Oracıkta Hakkın Rahmetine kavuşur.
İşte ironik olaylar bundan sonra başlar.
Hastane doktoru devreye girer. 
Hasan Ölmez’e öldü raporu düzenler. 
Hastane polisi de raporu onaylayarak bir üst makama havale eder.
Lakin ortada ters giden bir şeyler vardır. 
Hasan Ölmez kâğıt üzerinde ölü, Ali Yaşar sağ. 
Hasan Ölmez ( aslında kanuni olarak ölü) tutuşur. 
Komşunun cenazesi kalkmadan savcılığa koşar.

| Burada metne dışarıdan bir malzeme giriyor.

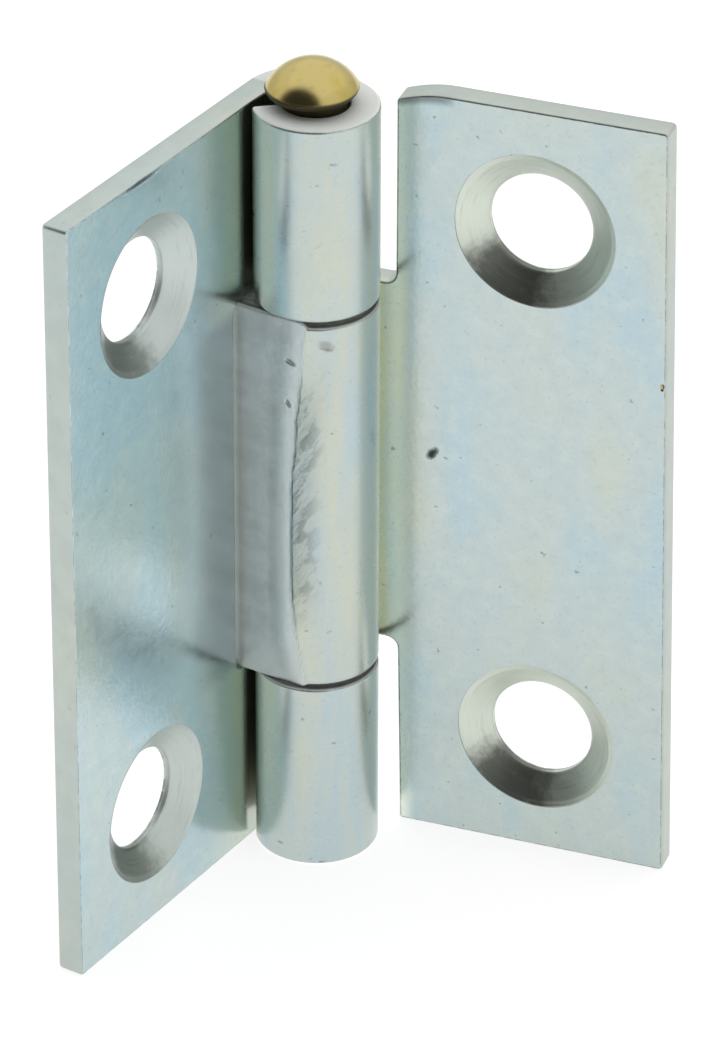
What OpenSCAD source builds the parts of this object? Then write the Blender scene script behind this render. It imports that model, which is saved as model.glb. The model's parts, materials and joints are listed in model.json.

Komşum Ali Ölmez evime hırsız olarak girmiştir.  Nüfus cüzdanımı çalmış onu kötü amaçla kullanırken de ölmüş, der.
Ali Yaşar’ın ailesi de bu durumdan haberdar olunca sen ölmüş babama nasıl iftira atarsın diye adamın evini basar. 
Bir güzel dayak atarlar.
Ardından onlarda savcılığa başvurur. 
Çünkü babaları Ali Yaşar ( aslında ölüdür,  yaşamaz) ama kayıtlarda sağ gözükmektedir.
Miras kavgaları alttan alta başlamıştır. 
Bir an önce babalarını kanunen öldürmeleri gerekmektedir.
Bu sırada Hasan Ölmez işten çıkarılır. 
Yalan beyandan ve iş yerini zarara sokmaktan. 
Üstüne bir de savcılık sahtekârlık ve devleti zarara uğratmaktan dava açar. 
Hastane durur mu? 
O da davasını açar.
Ortalık toz duman SGK’daki memura kendini anlatmaya çalışan Hasan Ölmez. 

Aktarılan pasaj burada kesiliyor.